The required output is a word-for-word copy of the lines from the line bearing "add(bar_hollow.part, mode=Mode.SUBTRACT)" through the line bearing "if empty is", inclusive, and no other lines.

## [Source material]
........

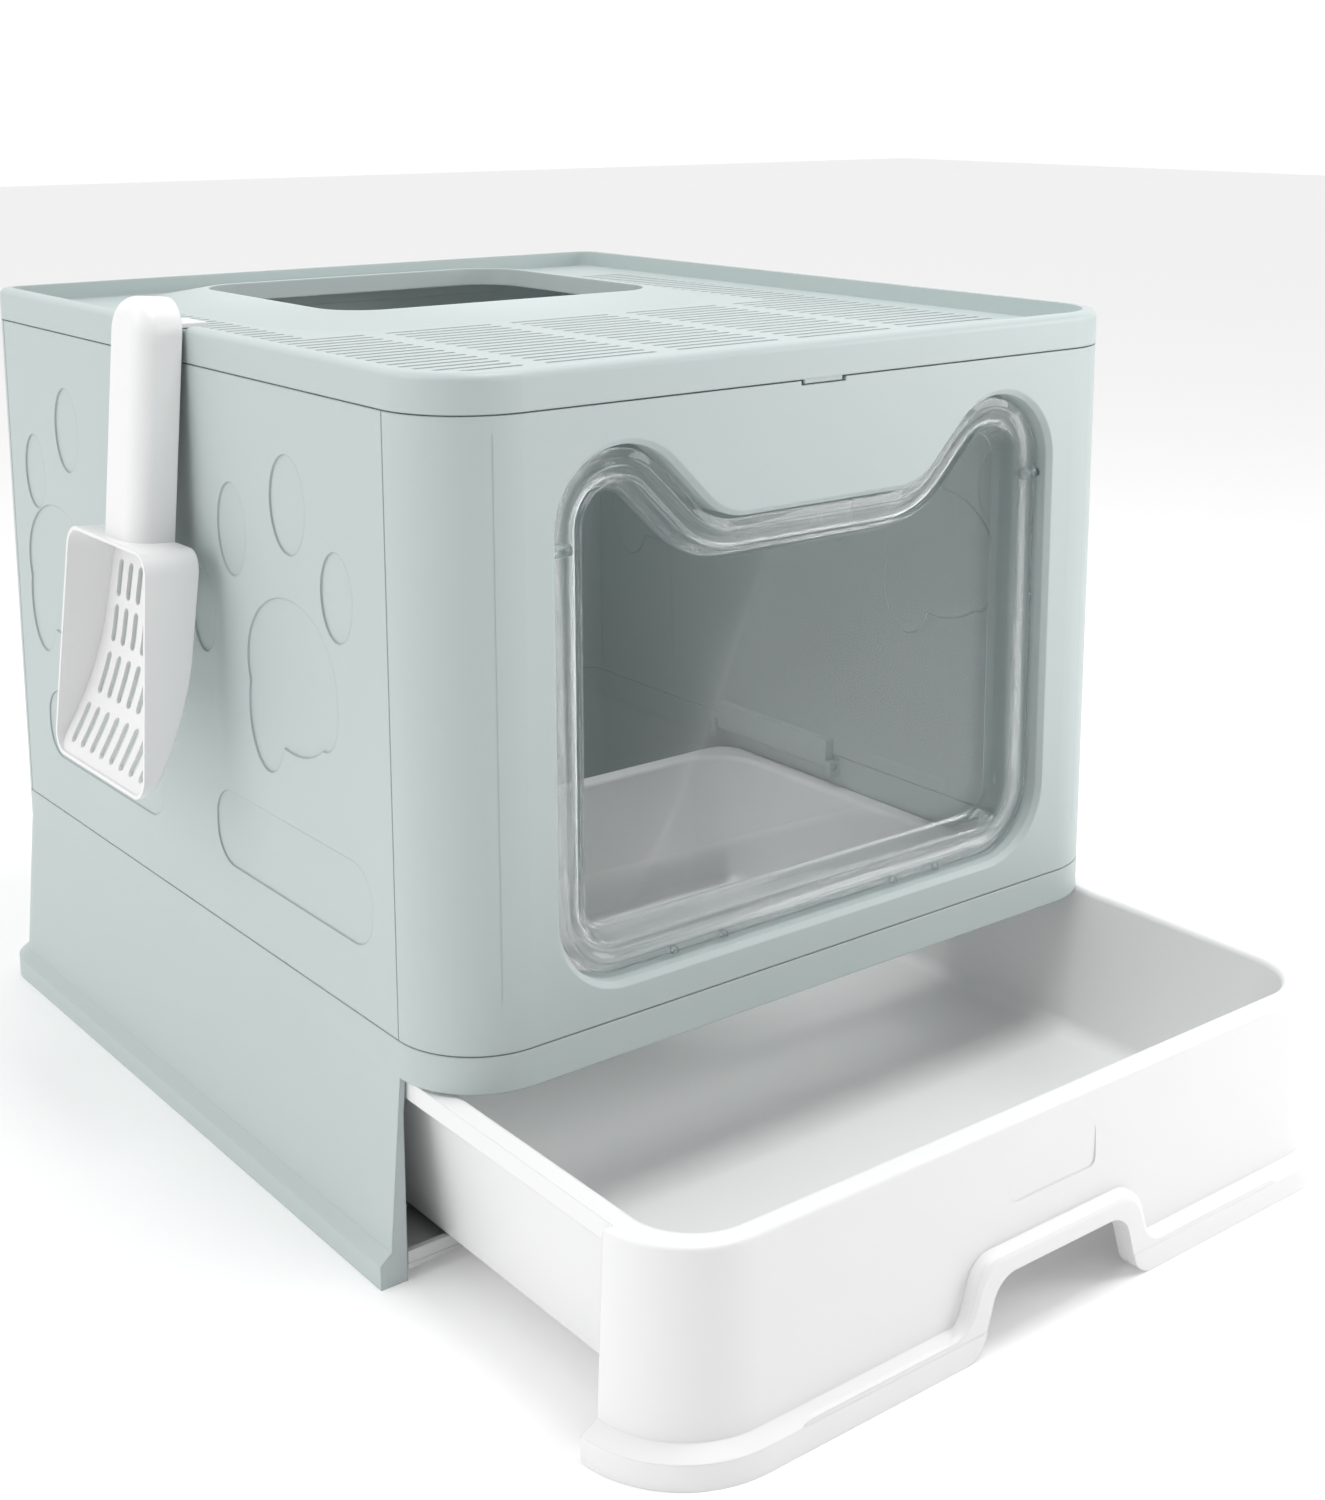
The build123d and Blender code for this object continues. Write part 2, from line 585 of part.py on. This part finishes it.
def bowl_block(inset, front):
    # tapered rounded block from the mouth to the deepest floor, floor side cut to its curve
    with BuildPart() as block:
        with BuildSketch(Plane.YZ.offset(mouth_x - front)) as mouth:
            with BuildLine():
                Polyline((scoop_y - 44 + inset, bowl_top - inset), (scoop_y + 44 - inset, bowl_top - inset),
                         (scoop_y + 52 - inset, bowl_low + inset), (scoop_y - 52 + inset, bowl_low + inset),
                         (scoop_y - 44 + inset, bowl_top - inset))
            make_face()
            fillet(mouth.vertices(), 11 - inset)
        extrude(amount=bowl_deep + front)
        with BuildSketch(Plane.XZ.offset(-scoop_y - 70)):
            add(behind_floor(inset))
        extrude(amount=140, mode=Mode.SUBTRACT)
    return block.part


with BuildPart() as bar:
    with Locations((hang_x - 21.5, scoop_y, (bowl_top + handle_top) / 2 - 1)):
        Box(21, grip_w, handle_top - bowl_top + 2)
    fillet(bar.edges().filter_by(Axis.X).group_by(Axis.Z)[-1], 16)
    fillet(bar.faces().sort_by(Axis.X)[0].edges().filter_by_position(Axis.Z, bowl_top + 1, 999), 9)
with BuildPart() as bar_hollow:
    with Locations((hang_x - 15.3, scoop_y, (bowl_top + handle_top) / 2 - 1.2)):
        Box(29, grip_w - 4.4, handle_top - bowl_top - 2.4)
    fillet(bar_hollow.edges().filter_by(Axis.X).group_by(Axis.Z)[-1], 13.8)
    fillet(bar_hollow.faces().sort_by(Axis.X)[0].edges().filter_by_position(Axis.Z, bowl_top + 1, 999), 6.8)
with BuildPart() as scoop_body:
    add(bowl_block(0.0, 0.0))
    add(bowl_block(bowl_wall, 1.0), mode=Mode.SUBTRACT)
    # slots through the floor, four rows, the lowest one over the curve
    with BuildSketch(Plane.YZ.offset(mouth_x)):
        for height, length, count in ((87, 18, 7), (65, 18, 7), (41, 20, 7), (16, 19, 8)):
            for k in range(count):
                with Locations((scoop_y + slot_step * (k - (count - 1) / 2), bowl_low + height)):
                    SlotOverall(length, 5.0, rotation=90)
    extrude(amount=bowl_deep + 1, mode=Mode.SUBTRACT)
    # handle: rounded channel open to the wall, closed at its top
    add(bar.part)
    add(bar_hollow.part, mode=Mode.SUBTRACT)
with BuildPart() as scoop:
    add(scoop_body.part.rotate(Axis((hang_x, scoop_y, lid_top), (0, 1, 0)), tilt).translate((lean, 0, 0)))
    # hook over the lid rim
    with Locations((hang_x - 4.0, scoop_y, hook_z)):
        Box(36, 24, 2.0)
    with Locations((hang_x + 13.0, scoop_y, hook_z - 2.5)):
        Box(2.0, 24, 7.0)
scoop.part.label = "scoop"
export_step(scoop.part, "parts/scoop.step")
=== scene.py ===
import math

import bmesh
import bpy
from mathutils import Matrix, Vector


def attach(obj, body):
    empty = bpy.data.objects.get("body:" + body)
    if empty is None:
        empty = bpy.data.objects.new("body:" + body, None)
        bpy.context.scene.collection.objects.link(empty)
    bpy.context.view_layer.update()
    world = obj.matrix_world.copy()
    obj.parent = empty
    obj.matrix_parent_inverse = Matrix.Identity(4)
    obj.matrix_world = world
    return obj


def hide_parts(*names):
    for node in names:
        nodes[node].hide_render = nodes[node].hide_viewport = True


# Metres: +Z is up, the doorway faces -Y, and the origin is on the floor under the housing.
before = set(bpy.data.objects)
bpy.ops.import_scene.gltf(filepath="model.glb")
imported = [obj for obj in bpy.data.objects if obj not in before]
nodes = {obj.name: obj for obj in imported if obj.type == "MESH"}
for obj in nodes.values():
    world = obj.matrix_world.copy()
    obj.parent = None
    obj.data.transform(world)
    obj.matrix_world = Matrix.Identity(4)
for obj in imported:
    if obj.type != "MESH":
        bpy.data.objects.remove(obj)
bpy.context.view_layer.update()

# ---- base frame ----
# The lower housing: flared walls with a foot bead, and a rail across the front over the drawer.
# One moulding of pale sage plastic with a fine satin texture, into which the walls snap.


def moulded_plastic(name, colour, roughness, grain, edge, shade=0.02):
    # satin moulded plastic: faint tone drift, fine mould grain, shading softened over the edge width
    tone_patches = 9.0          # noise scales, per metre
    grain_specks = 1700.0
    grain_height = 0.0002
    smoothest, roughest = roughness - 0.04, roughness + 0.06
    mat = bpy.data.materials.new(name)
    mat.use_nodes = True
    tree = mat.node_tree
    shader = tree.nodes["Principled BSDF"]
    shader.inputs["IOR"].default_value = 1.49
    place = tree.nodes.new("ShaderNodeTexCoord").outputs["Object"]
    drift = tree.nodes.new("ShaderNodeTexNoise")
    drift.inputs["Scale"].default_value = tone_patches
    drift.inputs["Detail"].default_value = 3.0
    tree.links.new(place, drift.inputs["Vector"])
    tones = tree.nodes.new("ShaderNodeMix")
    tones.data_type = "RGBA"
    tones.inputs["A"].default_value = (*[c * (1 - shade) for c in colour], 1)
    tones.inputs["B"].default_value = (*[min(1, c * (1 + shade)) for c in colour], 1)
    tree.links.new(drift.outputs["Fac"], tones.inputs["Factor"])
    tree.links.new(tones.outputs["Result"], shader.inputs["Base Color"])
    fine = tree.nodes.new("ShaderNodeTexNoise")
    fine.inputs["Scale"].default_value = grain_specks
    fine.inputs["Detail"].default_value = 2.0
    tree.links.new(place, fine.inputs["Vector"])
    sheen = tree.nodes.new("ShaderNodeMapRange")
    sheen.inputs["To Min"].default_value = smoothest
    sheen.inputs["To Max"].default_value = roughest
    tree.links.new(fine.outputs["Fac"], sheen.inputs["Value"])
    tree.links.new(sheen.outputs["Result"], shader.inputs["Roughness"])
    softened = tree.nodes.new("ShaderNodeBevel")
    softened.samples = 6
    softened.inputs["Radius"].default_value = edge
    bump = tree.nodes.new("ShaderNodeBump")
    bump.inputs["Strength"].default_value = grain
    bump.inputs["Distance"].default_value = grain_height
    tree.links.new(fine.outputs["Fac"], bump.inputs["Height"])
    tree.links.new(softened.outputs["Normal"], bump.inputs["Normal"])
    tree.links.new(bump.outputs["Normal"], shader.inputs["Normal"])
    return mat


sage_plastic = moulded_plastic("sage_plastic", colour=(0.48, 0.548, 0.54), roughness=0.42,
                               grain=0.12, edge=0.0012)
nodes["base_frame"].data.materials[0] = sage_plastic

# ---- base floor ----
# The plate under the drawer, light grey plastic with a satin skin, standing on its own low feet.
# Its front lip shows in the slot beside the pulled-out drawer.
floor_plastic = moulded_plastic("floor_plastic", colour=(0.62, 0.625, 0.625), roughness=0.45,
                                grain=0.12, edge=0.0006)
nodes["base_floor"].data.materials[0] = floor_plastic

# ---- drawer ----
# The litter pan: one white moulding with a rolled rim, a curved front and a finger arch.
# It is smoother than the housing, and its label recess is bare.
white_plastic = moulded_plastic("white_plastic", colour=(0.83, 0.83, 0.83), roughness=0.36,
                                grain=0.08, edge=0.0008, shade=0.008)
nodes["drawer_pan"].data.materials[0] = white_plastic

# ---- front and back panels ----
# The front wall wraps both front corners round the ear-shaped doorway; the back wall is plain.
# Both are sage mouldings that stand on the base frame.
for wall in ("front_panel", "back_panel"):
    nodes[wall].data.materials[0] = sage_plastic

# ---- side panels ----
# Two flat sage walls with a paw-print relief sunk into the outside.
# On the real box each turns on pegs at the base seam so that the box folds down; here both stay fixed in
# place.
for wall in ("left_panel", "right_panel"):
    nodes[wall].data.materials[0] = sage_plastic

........

## [Response]
    add(bar_hollow.part, mode=Mode.SUBTRACT)
with BuildPart() as scoop:
    add(scoop_body.part.rotate(Axis((hang_x, scoop_y, lid_top), (0, 1, 0)), tilt).translate((lean, 0, 0)))
    # hook over the lid rim
    with Locations((hang_x - 4.0, scoop_y, hook_z)):
        Box(36, 24, 2.0)
    with Locations((hang_x + 13.0, scoop_y, hook_z - 2.5)):
        Box(2.0, 24, 7.0)
scoop.part.label = "scoop"
export_step(scoop.part, "parts/scoop.step")
=== scene.py ===
import math

import bmesh
import bpy
from mathutils import Matrix, Vector


def attach(obj, body):
    empty = bpy.data.objects.get("body:" + body)
    if empty is None:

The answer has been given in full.